TASK BRIEF: Stop after the line that contains "from math import"; until then, restate each line of the entries word for word from the very first.

BEGIN THE INPUT

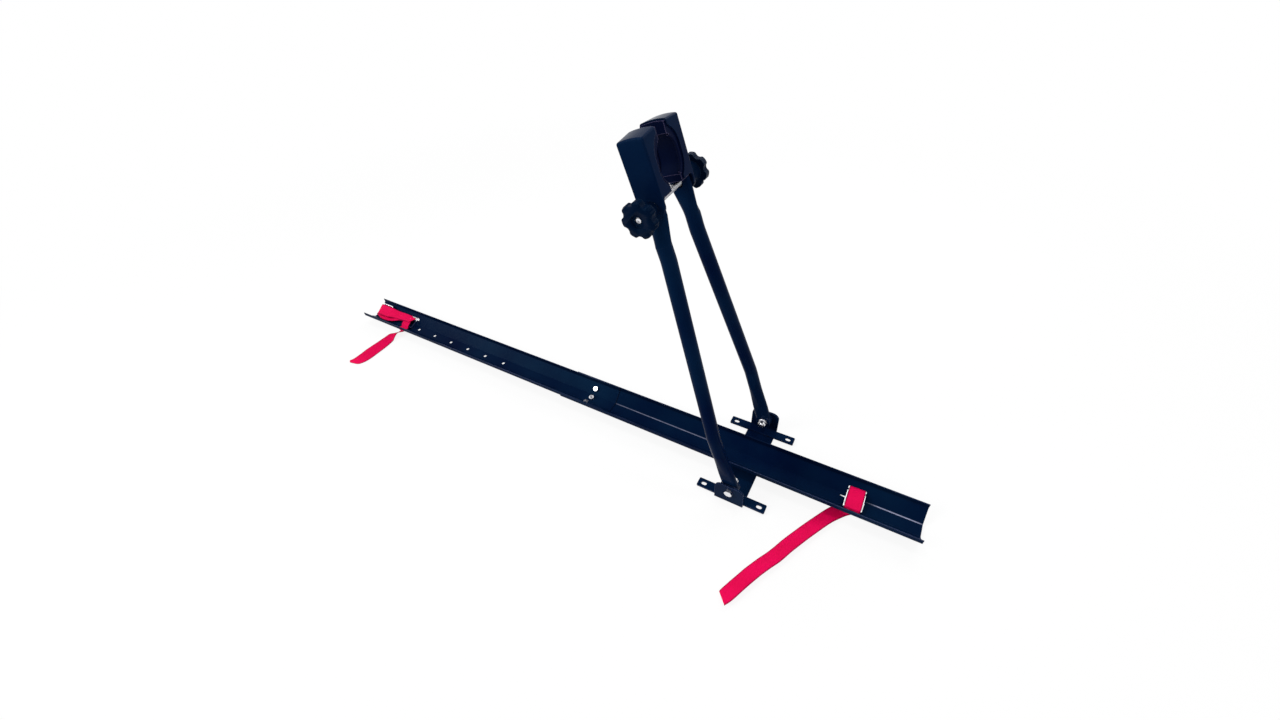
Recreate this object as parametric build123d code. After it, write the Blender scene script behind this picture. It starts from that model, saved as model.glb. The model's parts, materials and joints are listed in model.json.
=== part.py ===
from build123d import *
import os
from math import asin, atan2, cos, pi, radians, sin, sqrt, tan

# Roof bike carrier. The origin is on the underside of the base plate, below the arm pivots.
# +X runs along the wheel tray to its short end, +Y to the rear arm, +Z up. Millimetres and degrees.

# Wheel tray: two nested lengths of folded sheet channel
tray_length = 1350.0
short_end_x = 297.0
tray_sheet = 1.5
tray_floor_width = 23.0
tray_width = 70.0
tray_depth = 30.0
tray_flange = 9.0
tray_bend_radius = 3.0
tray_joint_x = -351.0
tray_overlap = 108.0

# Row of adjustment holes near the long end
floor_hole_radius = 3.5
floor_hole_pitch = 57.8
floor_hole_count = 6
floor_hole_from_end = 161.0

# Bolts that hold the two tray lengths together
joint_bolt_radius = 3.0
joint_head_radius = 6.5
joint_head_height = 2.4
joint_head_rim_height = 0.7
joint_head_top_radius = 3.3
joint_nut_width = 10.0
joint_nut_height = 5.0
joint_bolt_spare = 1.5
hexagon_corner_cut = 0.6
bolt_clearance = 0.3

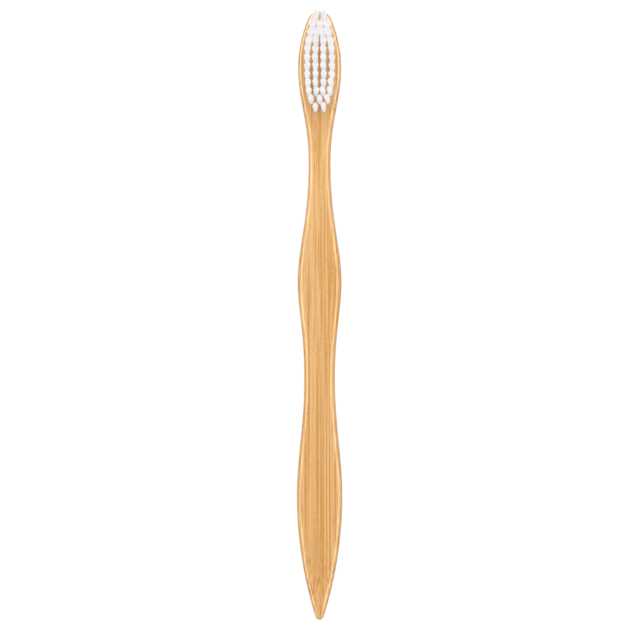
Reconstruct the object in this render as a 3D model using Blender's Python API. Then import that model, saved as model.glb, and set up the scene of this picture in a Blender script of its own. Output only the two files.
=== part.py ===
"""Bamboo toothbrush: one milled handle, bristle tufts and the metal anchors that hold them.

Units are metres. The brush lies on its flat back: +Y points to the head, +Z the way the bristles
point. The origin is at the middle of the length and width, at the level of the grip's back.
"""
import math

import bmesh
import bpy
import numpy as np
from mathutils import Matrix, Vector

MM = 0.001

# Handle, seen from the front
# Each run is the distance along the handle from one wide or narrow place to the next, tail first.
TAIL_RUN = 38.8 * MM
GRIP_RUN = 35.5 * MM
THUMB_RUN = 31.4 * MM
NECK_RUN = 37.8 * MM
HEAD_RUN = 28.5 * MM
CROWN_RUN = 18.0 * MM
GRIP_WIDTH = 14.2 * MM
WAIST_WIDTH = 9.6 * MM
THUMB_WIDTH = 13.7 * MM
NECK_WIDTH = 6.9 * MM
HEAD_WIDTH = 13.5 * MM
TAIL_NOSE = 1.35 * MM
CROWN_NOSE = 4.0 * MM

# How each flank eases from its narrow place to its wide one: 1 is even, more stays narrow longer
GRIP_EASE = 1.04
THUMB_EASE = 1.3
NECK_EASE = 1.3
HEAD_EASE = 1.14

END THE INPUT

RESULT OF THE EXERCISE:
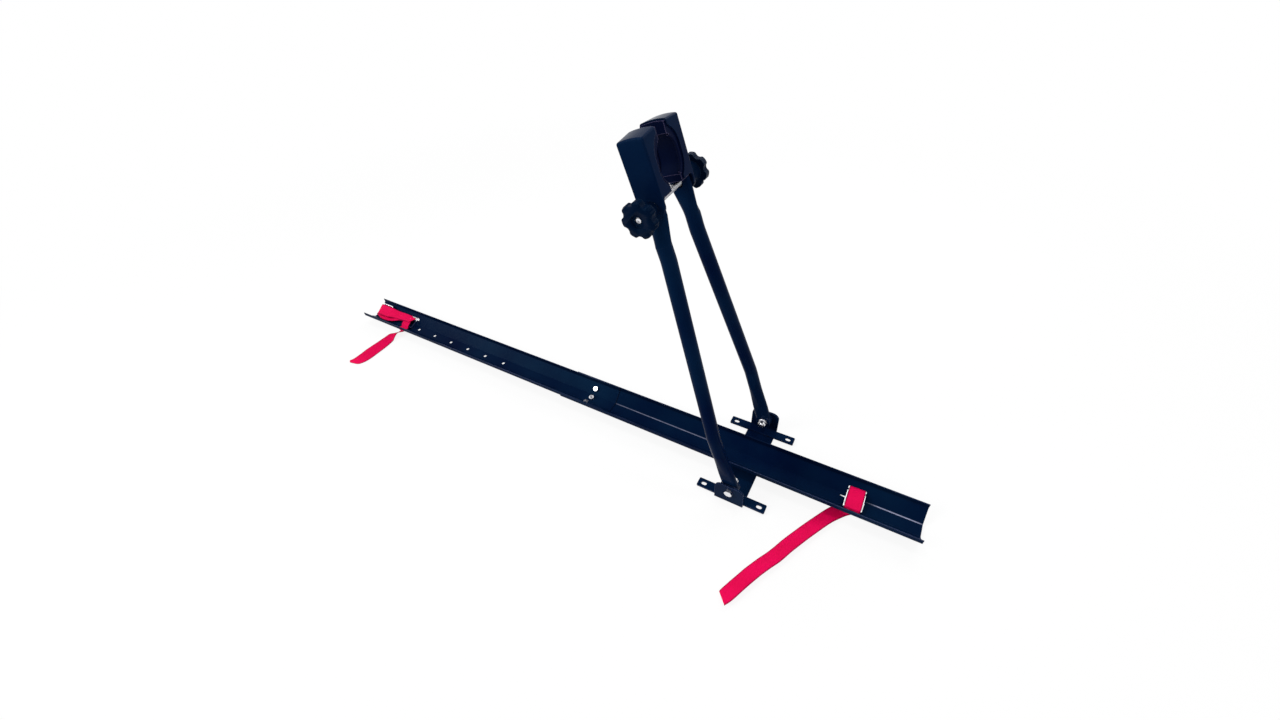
Recreate this object as parametric build123d code. After it, write the Blender scene script behind this picture. It starts from that model, saved as model.glb. The model's parts, materials and joints are listed in model.json.
=== part.py ===
from build123d import *
import os
from math import asin, atan2, cos, pi, radians, sin, sqrt, tan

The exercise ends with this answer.